◆ Aim of the exercise ◆
Give the data below again, word for word.

◆ Given records ◆
########

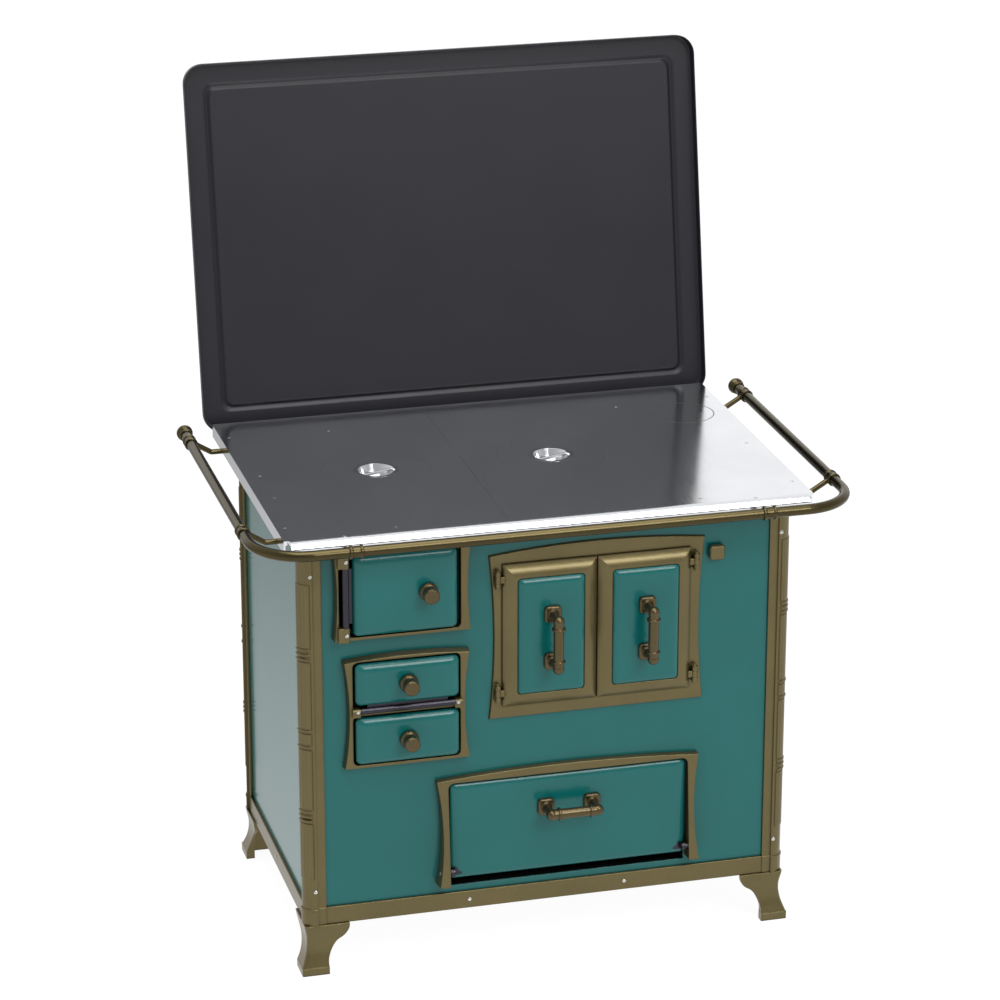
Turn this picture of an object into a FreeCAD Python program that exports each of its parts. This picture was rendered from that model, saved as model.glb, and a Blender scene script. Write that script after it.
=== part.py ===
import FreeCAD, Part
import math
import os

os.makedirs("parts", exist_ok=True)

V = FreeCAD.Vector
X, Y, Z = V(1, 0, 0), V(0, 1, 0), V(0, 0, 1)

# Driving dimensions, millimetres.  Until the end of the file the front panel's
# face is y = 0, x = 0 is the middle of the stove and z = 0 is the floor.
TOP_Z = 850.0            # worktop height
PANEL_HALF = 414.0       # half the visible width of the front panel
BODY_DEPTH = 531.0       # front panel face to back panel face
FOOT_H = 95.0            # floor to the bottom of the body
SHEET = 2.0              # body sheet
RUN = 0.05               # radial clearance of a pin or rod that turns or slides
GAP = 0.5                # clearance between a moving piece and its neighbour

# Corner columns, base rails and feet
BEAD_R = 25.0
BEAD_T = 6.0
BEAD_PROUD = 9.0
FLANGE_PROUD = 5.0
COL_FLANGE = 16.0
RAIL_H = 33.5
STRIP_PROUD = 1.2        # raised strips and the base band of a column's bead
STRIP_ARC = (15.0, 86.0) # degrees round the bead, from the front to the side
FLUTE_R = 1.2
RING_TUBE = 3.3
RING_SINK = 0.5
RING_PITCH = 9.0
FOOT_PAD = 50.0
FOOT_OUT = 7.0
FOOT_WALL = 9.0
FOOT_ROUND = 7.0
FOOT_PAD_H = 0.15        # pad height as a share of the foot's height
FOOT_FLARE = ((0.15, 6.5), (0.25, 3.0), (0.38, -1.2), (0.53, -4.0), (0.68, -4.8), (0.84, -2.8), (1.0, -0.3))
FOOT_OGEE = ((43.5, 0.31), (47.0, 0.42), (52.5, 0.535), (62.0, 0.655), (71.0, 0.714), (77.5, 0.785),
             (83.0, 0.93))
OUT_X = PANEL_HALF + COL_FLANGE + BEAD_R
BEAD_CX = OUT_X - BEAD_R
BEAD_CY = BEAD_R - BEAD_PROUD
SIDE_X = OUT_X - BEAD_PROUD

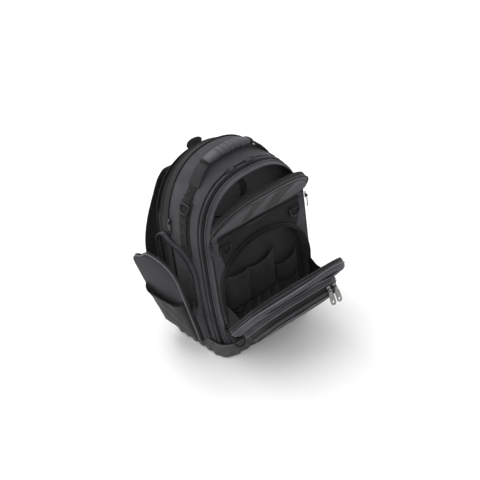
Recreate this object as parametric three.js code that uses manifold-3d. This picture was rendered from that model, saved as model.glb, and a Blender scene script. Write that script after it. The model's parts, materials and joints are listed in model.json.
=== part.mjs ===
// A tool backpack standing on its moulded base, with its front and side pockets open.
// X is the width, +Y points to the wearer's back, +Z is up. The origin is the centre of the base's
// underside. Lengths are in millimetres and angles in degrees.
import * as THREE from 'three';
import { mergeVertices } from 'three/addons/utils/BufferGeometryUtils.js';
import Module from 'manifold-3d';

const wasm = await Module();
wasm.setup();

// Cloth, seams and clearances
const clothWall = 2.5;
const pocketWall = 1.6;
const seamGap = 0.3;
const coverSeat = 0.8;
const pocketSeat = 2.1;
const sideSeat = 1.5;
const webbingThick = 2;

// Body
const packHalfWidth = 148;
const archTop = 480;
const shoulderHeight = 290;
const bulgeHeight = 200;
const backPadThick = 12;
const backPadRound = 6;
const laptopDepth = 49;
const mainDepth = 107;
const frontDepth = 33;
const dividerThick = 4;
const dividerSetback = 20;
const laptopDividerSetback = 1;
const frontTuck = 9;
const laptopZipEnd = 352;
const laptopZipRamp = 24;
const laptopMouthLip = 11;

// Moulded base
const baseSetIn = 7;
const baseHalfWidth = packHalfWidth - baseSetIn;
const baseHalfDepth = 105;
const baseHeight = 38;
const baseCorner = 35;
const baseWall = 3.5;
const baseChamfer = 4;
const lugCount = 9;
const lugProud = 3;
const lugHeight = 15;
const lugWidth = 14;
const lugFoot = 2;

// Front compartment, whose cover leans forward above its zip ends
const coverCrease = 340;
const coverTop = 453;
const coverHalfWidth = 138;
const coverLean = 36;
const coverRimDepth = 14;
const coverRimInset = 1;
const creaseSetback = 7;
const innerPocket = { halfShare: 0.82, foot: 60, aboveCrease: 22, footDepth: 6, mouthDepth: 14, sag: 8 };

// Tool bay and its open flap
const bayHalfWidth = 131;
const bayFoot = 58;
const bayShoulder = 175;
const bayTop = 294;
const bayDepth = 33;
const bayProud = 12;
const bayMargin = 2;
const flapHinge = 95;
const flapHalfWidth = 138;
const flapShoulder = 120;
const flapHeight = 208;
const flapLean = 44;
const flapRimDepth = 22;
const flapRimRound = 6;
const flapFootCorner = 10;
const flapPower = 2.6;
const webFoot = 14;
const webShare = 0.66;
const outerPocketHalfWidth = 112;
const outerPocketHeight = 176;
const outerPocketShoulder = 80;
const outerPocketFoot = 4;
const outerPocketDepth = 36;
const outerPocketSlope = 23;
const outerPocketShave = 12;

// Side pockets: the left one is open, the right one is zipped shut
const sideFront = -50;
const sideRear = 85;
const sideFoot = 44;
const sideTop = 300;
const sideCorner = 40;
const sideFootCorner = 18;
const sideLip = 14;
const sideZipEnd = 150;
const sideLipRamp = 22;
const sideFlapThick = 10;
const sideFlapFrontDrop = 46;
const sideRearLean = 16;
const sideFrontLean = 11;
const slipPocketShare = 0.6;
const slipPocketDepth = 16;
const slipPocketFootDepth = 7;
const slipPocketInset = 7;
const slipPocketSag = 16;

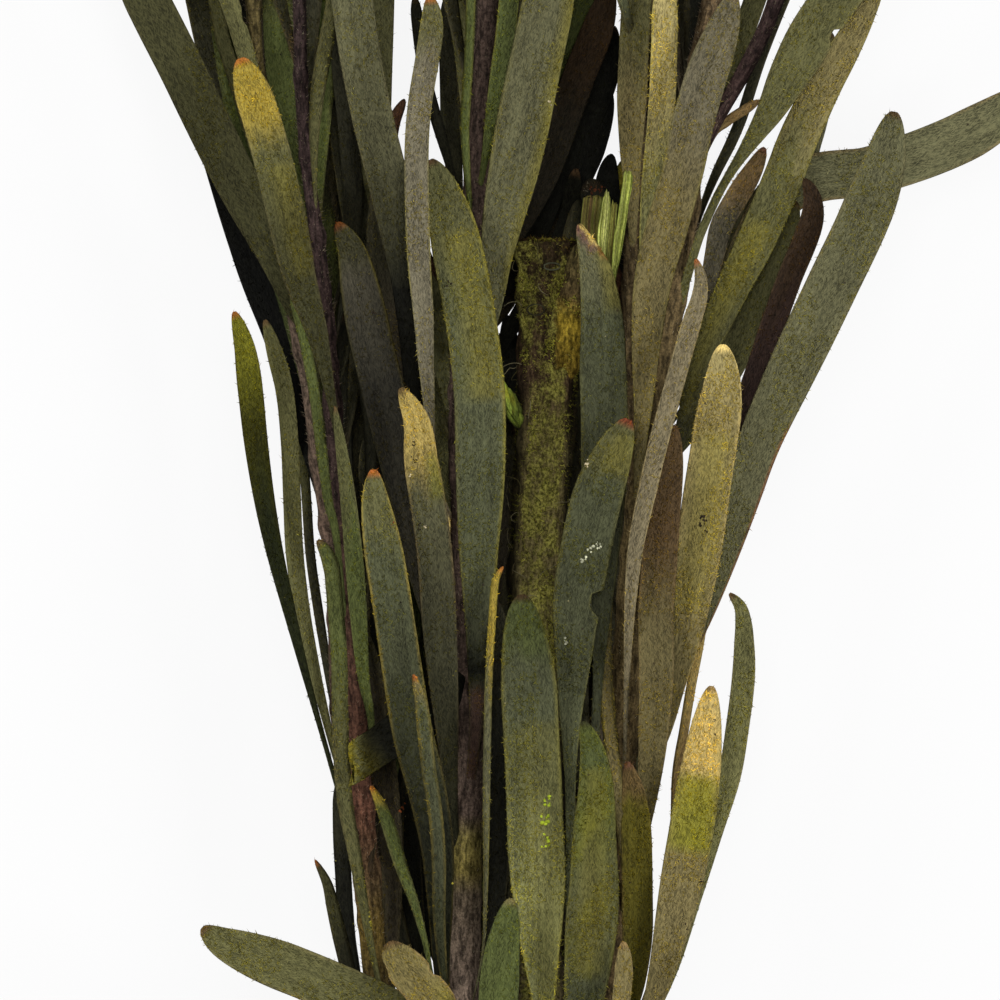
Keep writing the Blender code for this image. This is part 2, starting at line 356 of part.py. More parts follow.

########

◆ Written reply ◆
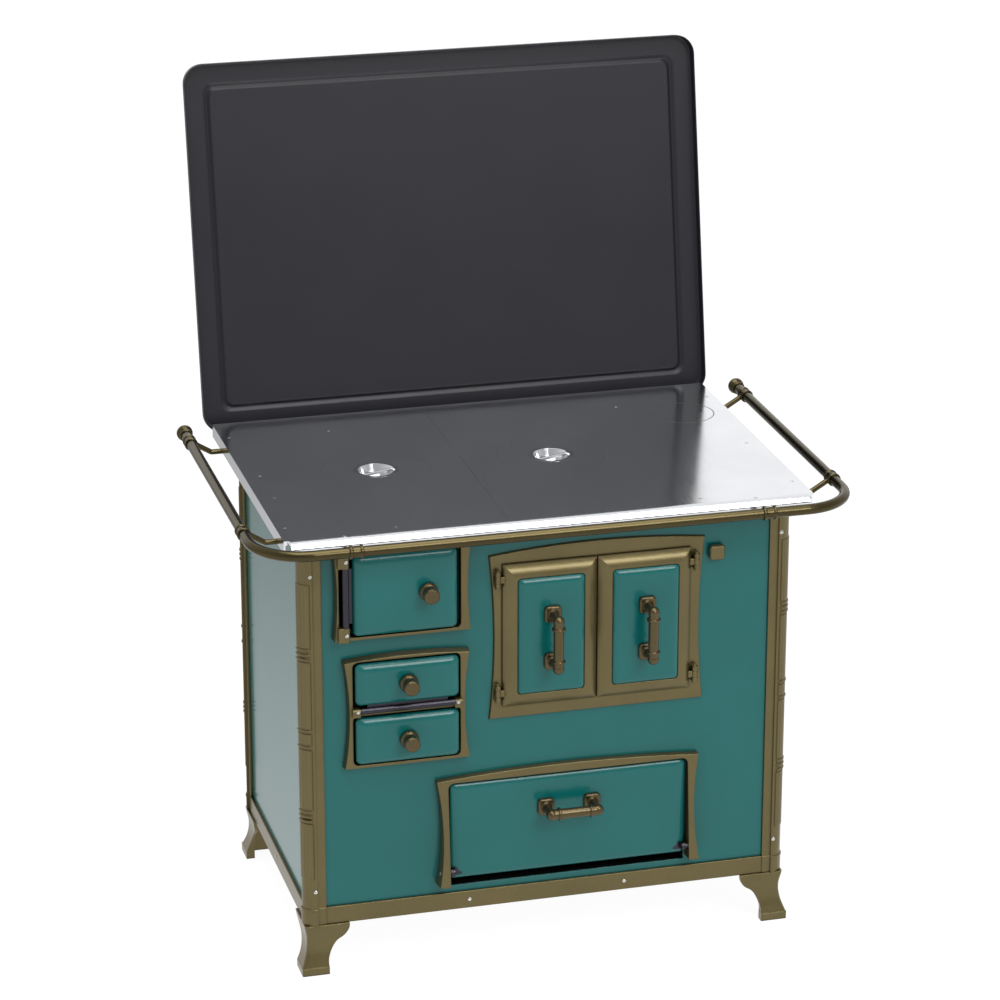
Turn this picture of an object into a FreeCAD Python program that exports each of its parts. This picture was rendered from that model, saved as model.glb, and a Blender scene script. Write that script after it.
=== part.py ===
import FreeCAD, Part
import math
import os

os.makedirs("parts", exist_ok=True)

V = FreeCAD.Vector
X, Y, Z = V(1, 0, 0), V(0, 1, 0), V(0, 0, 1)

# Driving dimensions, millimetres.  Until the end of the file the front panel's
# face is y = 0, x = 0 is the middle of the stove and z = 0 is the floor.
TOP_Z = 850.0            # worktop height
PANEL_HALF = 414.0       # half the visible width of the front panel
BODY_DEPTH = 531.0       # front panel face to back panel face
FOOT_H = 95.0            # floor to the bottom of the body
SHEET = 2.0              # body sheet
RUN = 0.05               # radial clearance of a pin or rod that turns or slides
GAP = 0.5                # clearance between a moving piece and its neighbour

# Corner columns, base rails and feet
BEAD_R = 25.0
BEAD_T = 6.0
BEAD_PROUD = 9.0
FLANGE_PROUD = 5.0
COL_FLANGE = 16.0
RAIL_H = 33.5
STRIP_PROUD = 1.2        # raised strips and the base band of a column's bead
STRIP_ARC = (15.0, 86.0) # degrees round the bead, from the front to the side
FLUTE_R = 1.2
RING_TUBE = 3.3
RING_SINK = 0.5
RING_PITCH = 9.0
FOOT_PAD = 50.0
FOOT_OUT = 7.0
FOOT_WALL = 9.0
FOOT_ROUND = 7.0
FOOT_PAD_H = 0.15        # pad height as a share of the foot's height
FOOT_FLARE = ((0.15, 6.5), (0.25, 3.0), (0.38, -1.2), (0.53, -4.0), (0.68, -4.8), (0.84, -2.8), (1.0, -0.3))
FOOT_OGEE = ((43.5, 0.31), (47.0, 0.42), (52.5, 0.535), (62.0, 0.655), (71.0, 0.714), (77.5, 0.785),
             (83.0, 0.93))
OUT_X = PANEL_HALF + COL_FLANGE + BEAD_R
BEAD_CX = OUT_X - BEAD_R
BEAD_CY = BEAD_R - BEAD_PROUD
SIDE_X = OUT_X - BEAD_PROUD

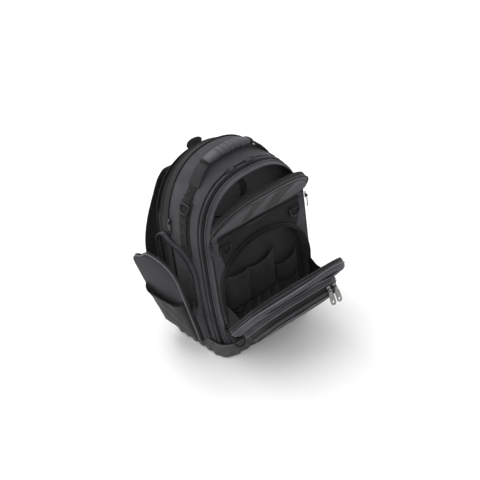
Recreate this object as parametric three.js code that uses manifold-3d. This picture was rendered from that model, saved as model.glb, and a Blender scene script. Write that script after it. The model's parts, materials and joints are listed in model.json.
=== part.mjs ===
// A tool backpack standing on its moulded base, with its front and side pockets open.
// X is the width, +Y points to the wearer's back, +Z is up. The origin is the centre of the base's
// underside. Lengths are in millimetres and angles in degrees.
import * as THREE from 'three';
import { mergeVertices } from 'three/addons/utils/BufferGeometryUtils.js';
import Module from 'manifold-3d';

const wasm = await Module();
wasm.setup();

// Cloth, seams and clearances
const clothWall = 2.5;
const pocketWall = 1.6;
const seamGap = 0.3;
const coverSeat = 0.8;
const pocketSeat = 2.1;
const sideSeat = 1.5;
const webbingThick = 2;

// Body
const packHalfWidth = 148;
const archTop = 480;
const shoulderHeight = 290;
const bulgeHeight = 200;
const backPadThick = 12;
const backPadRound = 6;
const laptopDepth = 49;
const mainDepth = 107;
const frontDepth = 33;
const dividerThick = 4;
const dividerSetback = 20;
const laptopDividerSetback = 1;
const frontTuck = 9;
const laptopZipEnd = 352;
const laptopZipRamp = 24;
const laptopMouthLip = 11;

// Moulded base
const baseSetIn = 7;
const baseHalfWidth = packHalfWidth - baseSetIn;
const baseHalfDepth = 105;
const baseHeight = 38;
const baseCorner = 35;
const baseWall = 3.5;
const baseChamfer = 4;
const lugCount = 9;
const lugProud = 3;
const lugHeight = 15;
const lugWidth = 14;
const lugFoot = 2;

// Front compartment, whose cover leans forward above its zip ends
const coverCrease = 340;
const coverTop = 453;
const coverHalfWidth = 138;
const coverLean = 36;
const coverRimDepth = 14;
const coverRimInset = 1;
const creaseSetback = 7;
const innerPocket = { halfShare: 0.82, foot: 60, aboveCrease: 22, footDepth: 6, mouthDepth: 14, sag: 8 };

// Tool bay and its open flap
const bayHalfWidth = 131;
const bayFoot = 58;
const bayShoulder = 175;
const bayTop = 294;
const bayDepth = 33;
const bayProud = 12;
const bayMargin = 2;
const flapHinge = 95;
const flapHalfWidth = 138;
const flapShoulder = 120;
const flapHeight = 208;
const flapLean = 44;
const flapRimDepth = 22;
const flapRimRound = 6;
const flapFootCorner = 10;
const flapPower = 2.6;
const webFoot = 14;
const webShare = 0.66;
const outerPocketHalfWidth = 112;
const outerPocketHeight = 176;
const outerPocketShoulder = 80;
const outerPocketFoot = 4;
const outerPocketDepth = 36;
const outerPocketSlope = 23;
const outerPocketShave = 12;

// Side pockets: the left one is open, the right one is zipped shut
const sideFront = -50;
const sideRear = 85;
const sideFoot = 44;
const sideTop = 300;
const sideCorner = 40;
const sideFootCorner = 18;
const sideLip = 14;
const sideZipEnd = 150;
const sideLipRamp = 22;
const sideFlapThick = 10;
const sideFlapFrontDrop = 46;
const sideRearLean = 16;
const sideFrontLean = 11;
const slipPocketShare = 0.6;
const slipPocketDepth = 16;
const slipPocketFootDepth = 7;
const slipPocketInset = 7;
const slipPocketSag = 16;

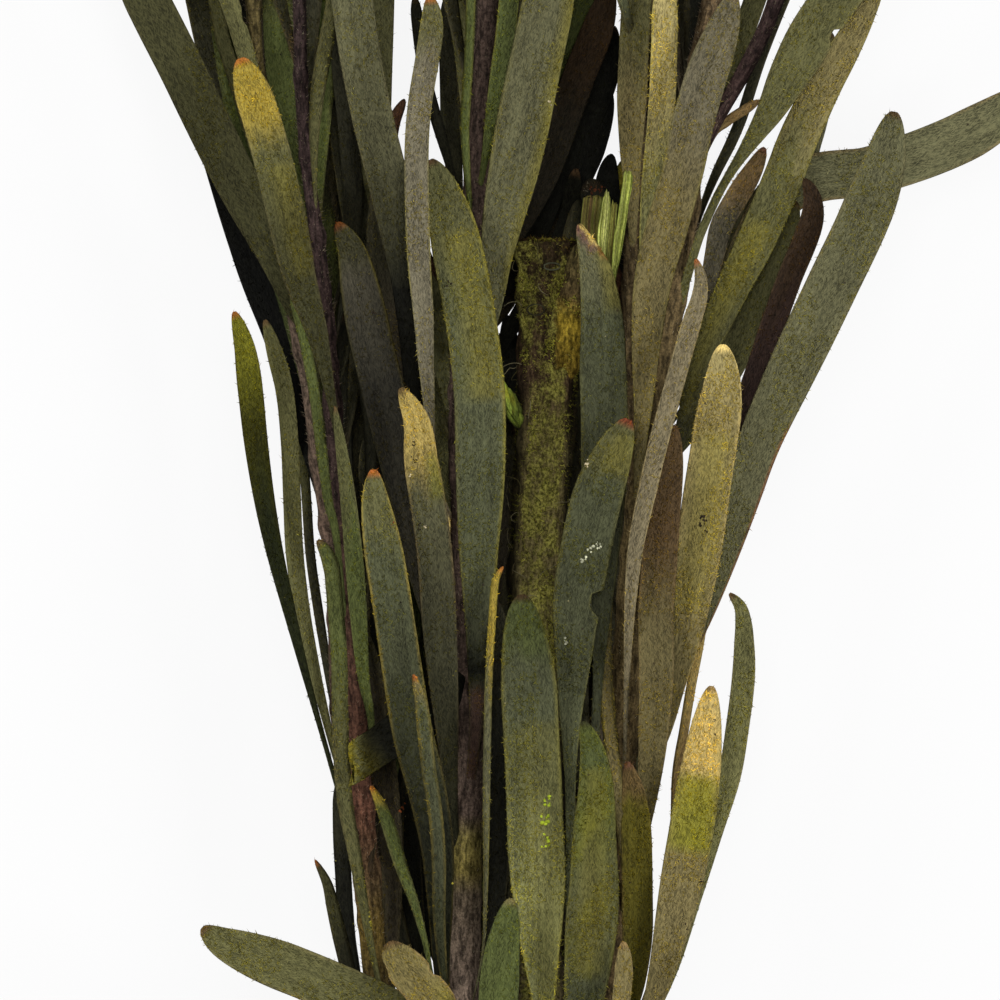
Keep writing the Blender code for this image. This is part 2, starting at line 356 of part.py. More parts follow.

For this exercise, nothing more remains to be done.